The second snack plate was a basket of fried cheddar cheese curds (this time Wisconsin cheese, for some reason). Very yummy, though the fried cheese didn't really hit a home run. It was the dill pickle tartar sauce that hit it out of the park for me. Thick, vinegary, redolent with dill. I would have (and I think I did) licked the little dish it came in after I finished eating the remaining sauce with my spoon. It was everything tartar sauce should be. It more than made up for my mild disappointment at the little pool of oil at the bottom of the empty basket after we'd finished the cheese bites.
We were still munching on our snack plates when our burger arrived, already cut in half. We had mentioned to the our waitress that we were sharing the burger, but were still pleasantly surprised that they'd cut the burger in half for us.
I have to mention something before I go into the burger itself. I love the fact that it doesn't come with sides. You order fries or whatever separately. And the burger was a reasonable size. It wasn't the size of a human head. It was a perfect sized portion of everything on a bun. If I was to order it on my own, I wouldn't have to hurt myself to finish it. THANK YOU!!
Now, how did it taste?
It was pretty damned perfect, if you ask me.

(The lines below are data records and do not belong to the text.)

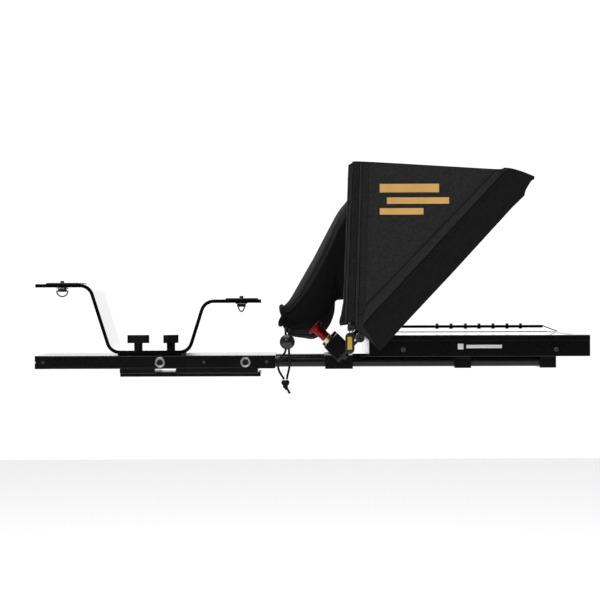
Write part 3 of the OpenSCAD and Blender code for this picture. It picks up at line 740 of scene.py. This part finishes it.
def clamp_bush():
    """Brass collars under the red knobs, and their square nuts below the legs."""
    collars, nuts = [], []
    for side in (-1, 1):
        foot = knob_foot(side)
        collars.append(lathe("collar", [(3.06, 27.05), (6.6, 27.05), (7, 27.4), (7, 33.5),
                                        (6.6, 33.9), (3.06, 33.9)], foot, OFF_GLASS, 48))
        nuts.append(lathe("nut", [(3.06, -7.2), (5.4, -7.2), (5.9, -6.8), (5.9, -3.7),
                                  (5.4, -3.3), (3.06, -3.3)], foot, OFF_GLASS, 6))
    settle(join("clamp_collars", collars), "hood_mount", "brass_bush", node="clamp_bushes")
    settle(join("clamp_nuts", nuts), "hood_mount", "brass_bush", EXTRA["black_nut_and_socket_shade"],
           node="clamp_bushes")


red_knob("red_knob_left", 1)
red_knob("red_knob_right", -1)
clamp_bush()


# ---------------------------------------------------------------- hood

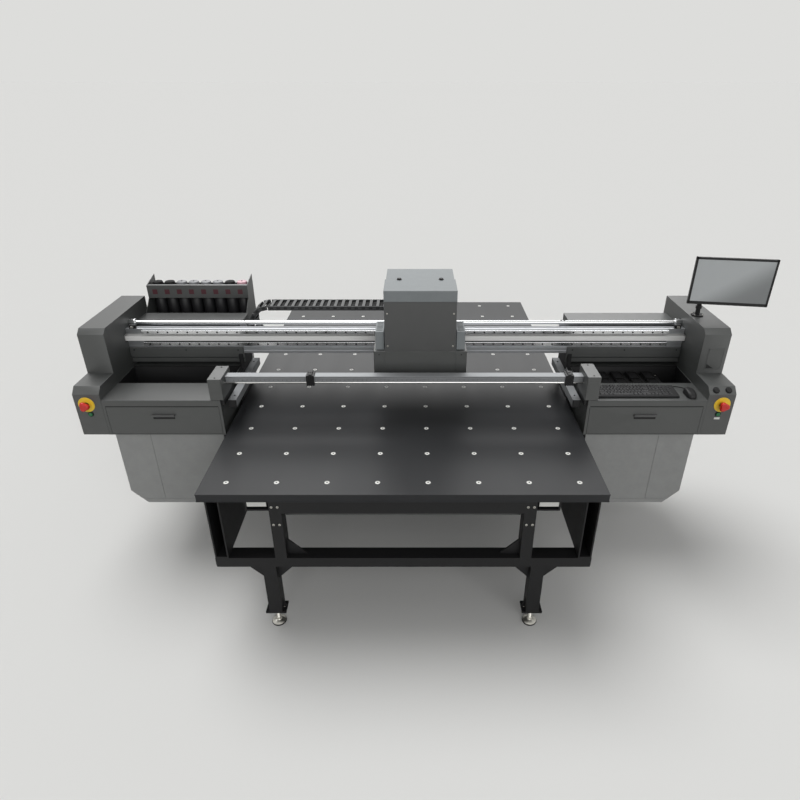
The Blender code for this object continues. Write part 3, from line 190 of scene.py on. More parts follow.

We had the beef chuck burger with bacon and smoked blue cheese. The burger was juicy, the lettuce crisp, the smoky burger sauce a great replacement for ketchup (I don't really like ketchup on my burgers. I loved this sauce), and there were dill pickles (maybe house made, though I don't know for sure...they weren't bright green like the kind you get from the grocery store.) and mayo to round out what was between the buns.
Everyone has different opinions about what should go on a burger. This was my perfect combo.
It was messy and drippy and soul-satisfyingly good. It might actually be the best hamburger I've ever eaten. And I've eaten a lot of burgers in my day.
We ended our meal with something that made me nearly cry with joy. A warm-from-the-oven chocolate chip cookie (baked to order according to the menu). Really, how could we not? It's a warm chocolate chip cookie, for crying in the night! A WARM CHOCOLATE CHIP COOKIE! It, too, exceeded our expectations.
We felt so comforted and cared for by the time we left. We walked out into the warm autumn afternoon happy to our soul for our time at Brave Horse Tavern.
While we can't go every week, we will definitely be back soon! The first thing on my list for that visit is the bacon spiked deviled eggs.
So back to my apprehension that perhaps the restaurateur was spreading himself a little thin. I'm not apprehensive anymore. Douglas and his staff really seem to have their collective shit together.
I actually had the pleasure of meeting Chef Douglas a number of years ago at a season preview for the Broadway at the Paramount Theatre series here in Seattle. He and his team provided food for the reception.
I told him how much I enjoyed his food and asked him, essentially, why he was at the preview. He excitedly led me from the stage into the house to show me the seat he sponsored. He loved the opportunity to help support the theatre community.
Several years later, he was at the Shoreline Central Market promoting his new cookbook, cooking and serving at the demo kitchen in the heart of the produce and meat sections. But he wasn't just there promoting himself; he was promoting local food, local sourcing and the store itself.
So not only does he seem to have a golden touch when it comes to developing new restaurants and menus, he is also a really nice guy.
It's that in addition to the kick-ass food that keep me excited about his establishments. And why, come hell or high water, I will have that goat cheese fondue that was on his Facebook page a few weeks ago.
As I reviewed the list of restaurants for this entry, I noted that of the 10 listed in the Wikipedia article, I have actually eaten at seven. I'm not as behind as I thought I was. But I still have meals to go before I sleep.